C programs must first be compiled and then can be executed with the ./ operator in front of the filename. For my program I required two input parameters, the location of the file to be scraped and an output file for the extracted data.

Results

This effort took significantly longer that I had anticipated, in the order of a few extra weeks. Between figuring out what the Reddit situation actually entailed, where and how to get the data, actually downloading it (several terabytes), debugging C code, and not to mention my full-time job, I am kind of worn out.

All in all, I have acquired 8.5 GiB of text and media across the 1000 most recent posts from the method described in the New Data section above. In addition to that, I have 186 MiB of post submissions and 537 MiB of comments in a raw JSON API format. This amounts to 5586 posts and 37507 comments from April 2012 until the last ever public Pushshift dump through March 2023. For those of you curious, this is the very first post on r/Pirate101, from April 25th.

Eventually I would like to rehost all of this content in an interactive way similar to what I have done for Edward Lifegem’s Blogger site. But before I can do that, I need to download the attached media from each of the raw JSON posts, something I would like to do soon.
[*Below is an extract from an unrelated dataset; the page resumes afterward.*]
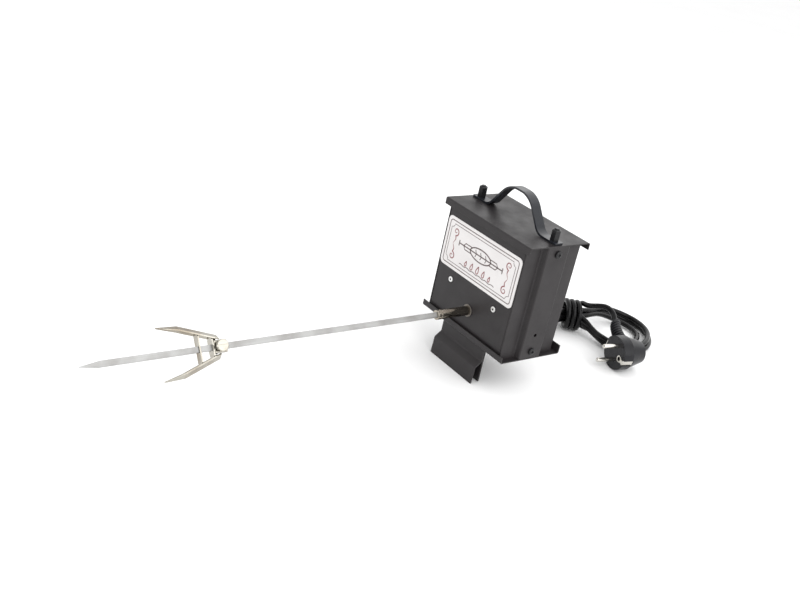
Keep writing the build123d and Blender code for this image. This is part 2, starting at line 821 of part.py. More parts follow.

Also, because Reddit is keeping a free (but severely limited) public API, I would like to create a scraper that grabs all content on a much more frequent basis to avoid data becoming inaccessible forever.

Lastly, I started work on this effort several weeks ago. I know this post and its accompanying one on efficient coding have been completed a decent chunk of the way through June, but I’m setting their published dates to exactly one month before. This is with the understanding that I will be able to complete another (albeit less involved) effort to be published in June.